Back at the pier we said our “see you soons” to Gordon since he was our guide for Edinburgh the next day, and quickly went back to the ship since our day was far from over.

We met in Vines about 6:30, and at 7:00 we made our way to Sabattini’s for the Tuscan Wine Pairing Dinner. It was delicious, but many courses and a LOT of food and wine.

It was all I could do to stay awake long enough to get ready for bed.

We were excited about the next day — a trip to St. Andrews to see what many consider to be the birthplace of golf. ⛳️

Sea and Sky(e)

Saturday was our first of two sea days, and really the first down time Jim and I had had since we got off the plane at Heathrow on June 26th — 12 days earlier.😳 Predictably I woke up early, did my coffee thing, and sorted papers and dirty clothes…all while Jim slept!

I decided since I was up I needed to take advantage of a sleeping ship and get some laundry done. I know a lot of people say they don’t want to do laundry on vacation, but I really appreciate Princess having laundromats for the passengers to use. It’s a win/win in my book. I get clean clothes, AND I get to control the temperature and the detergent choices! My early start worked to perfection and I was able to do two loads with no wait for a machine. During the cycles I went back to my cabin and started trying to make sense of the piles of paper, ticket stubs, receipts, and general mess that had accumulated in our cabin during a week of going at full speed.

I finished the laundry before 9:00 and was perfectly content puttering in the cabin for a while. I had countless pictures to look at, and the only place I needed to be was on my balcony about 10:30. The captain had said we would be passing the lighthouse on Skye around 11:00, so I figured as long as I was out there for that I could do whatever I wanted until then.

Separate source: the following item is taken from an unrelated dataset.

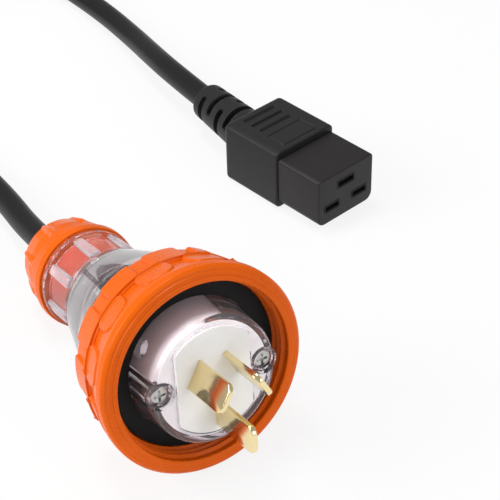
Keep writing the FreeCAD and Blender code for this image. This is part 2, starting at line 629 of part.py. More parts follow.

Jim, however, had other plans. He had emerged from his cocoon about the same time I was putting the laundry away and returned to the room with a giant latte for the balcony. He went out, and less than a minute later came back in to get me. You know where this is going, don’t you?🙄

The lighthouse was in the distance. In the distance behind us.😢

Captain Nash must have had the pedal to the metal, because we passed the lighthouse a good two hours ahead of schedule. I was RIGHT THERE, folding socks and undies, and I missed it! Oh well, we are planning to go back to Scotland and tour with Tommy in the not too distant future, and hopefully I’ll get a closer look at what I missed!

Other than the disappointment of missing my lighthouse, it really was a beautiful day and we spent hours sitting outside. The temperature was perfect (in Northern Scotland!) and once again we had mostly sunny skies and calm seas. Jim and I were perfectly content to be on our balcony watching Scotland go by, but many people took advantage of the conditions to sunbathe on their balconies or by the pool.

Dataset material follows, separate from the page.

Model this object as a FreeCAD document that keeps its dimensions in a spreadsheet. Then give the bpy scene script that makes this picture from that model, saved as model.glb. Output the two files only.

We had a wonderful, lazy day. I know we skipped breakfast, and I don’t remember what we did for lunch…maybe we grabbed something and ate on the balcony? The day was that lazy!

I know we went for Gelato at some point during the day. I saw this sign and got a chuckle out of it. Just in case you were wondering, Pecan Nuts contain nuts!😂

Finally at about 2:30 we mustered up enough energy to do something important…taste wine! We don’t go to a lot of these any more, but this was a “premium” tasting, and as soon as I heard the word “Caymus” I ran to hand over my $25 for a few sips of wine! I thought the selections and the food pairings were pretty good, but a couple of the speakers describing the wine got a little long winded. I mean, we all know that some wines taste like rich soil, but does it really take 10 minutes to explain? And who eats rich soil anyway?🤔

The evening was mostly the usual…meet for drinks, go to dinner. Since we were in Scotland, our “formal” attire was enhanced by my family tartan…a sash for me and a tie for Jim. I think (fuzzy memory!) this was the night we decided to try to switch things up and start at Bellini’s, but it was a) too loud and b) too crowded. We retreated to our usual spot in Crooners before dinner.

After a nice and relaxing meal that included some great Italian wine and birthday cake (a month late!) Jim and I went to the production show — Secret Silk. It was excellent, and I think Princess has really stepped up their entertainment.

We sat with a couple from our Cruise Critic Roll Call, and it was there we learned the Fab Four had skipped out on another tour.🤬 If there’s a bright side, it’s that this time the organizer heard my story so she was proactive and called. Of course, she found out they had no intention of showing up. Since she had advance notice, she was at least able to replace two of the four.

After the show was the balloon drop, which I skipped this time, and bed. We would be off the ship again early the next day in Invergordon, our most northern port!